С последней парты раздался тихий, немного шипящий голосок. Это говорила нага Сесси, не отрываясь от своей идеальной строчки.
– А разве можно что-то преобразовать, не уничтожив первоначальную форму? Лед должен растаять, чтобы стать водой. Вода должна испариться, чтобы стать тучей. Смерть – это лишь... изменение состояния. Самый радикальный его вид. Возможно, бог смерти – это и есть верховный архитектор перемен.
– Именно! – воскликнула Элоди-человек, ее глаза горели. – Он не уничтожает жизнь! Он просто... открывает дверь в иное ее измерение! И эти врата – литературная манифестация этого!
– Тогда почему его серп так страшен? – тихо спросила Лилит-вампирша, наконец, подняв свои сонные глаза. В них читалась не печаль, а глубокая, древняя усталость. – Если он всего лишь преобразователь, почему его приход несет такую боль, такой страх? Почему его не благодарят, а наоборот, боятся?
Ее вопрос повис в воздухе, совершенно неудобный.
– Потому что мы существа ограниченные, дитя, – раздался спокойный, бархатный голос ночной эльфийки Сильны. – Мы видим лишь один срез реальности. Тот, где утрата – это горе, а конец – это трагедия. Мы не видим целостного полотна, которое ткет Ошар. Мы видим лишь обрывок нити, который он обрезает. И нам страшно.
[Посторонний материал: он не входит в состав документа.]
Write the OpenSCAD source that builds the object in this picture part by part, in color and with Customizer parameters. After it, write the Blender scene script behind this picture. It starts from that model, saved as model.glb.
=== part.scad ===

– Страх – это обычная реакция организма на неизвестность, – добавила Зума-тролльша, проводя пальцем по шраму на своей руке. – Ритуалы моей бабушки... они тоже были болезненны. Но они вели к силе. К пониманию. Возможно, боль – это плата за переход. Плата за знание.
– Вот! – рявкнула гномка Берта, ткнула пальцем в свою тетрадь. – Вот о чем я! Ничего не бывает бесплатно! Даже божественная переплавка мира! За все надо платить! Энергией, болью, страхом... или... ну... ну, вы поняли!
Она смущенно покраснела и потянула свою рыжую бородку.
Я наблюдала за этим обменом мнений, чувствуя, как оживает сама суть урока. Не сухие факты, а живая, пульсирующая дискуссия.
– Вы все правы, – сказала я, и все взгляды устремились на меня. – Ошар – это парадокс, воплощенный в божественной форме. Он – и конец, и начало. И разрушитель, и созидатель. Его серп жнет жизни, но именно это действие освобождает место для новых. Его врата – это и воронка, затягивающая в небытие, и родник, из которого хлынула жизнь в Лантанир. Бояться его – естественно. Понимать его необходимость – мудро. Принять обе эти истины одновременно – вот в чем заключается вызов для любого мыслящего существа.
Я обвела взглядом класс.
– А теперь подумайте, какую роль в этом Великом Притоке сыграли другие боги? Например, Ириса, богиня очага, от которой, если верить мифу, бежал Ротанар? Или их дети? Это будет вашим домашним заданием.
По аудитории прошел вздох – смесь облегчения от того, что сложная тема исчерпана, и легкого стона от нового объема работы. Перья снова заскрипели, записывая задание. Лекция была окончена, но семя мысли уже было брошено в плодородную почву их умов.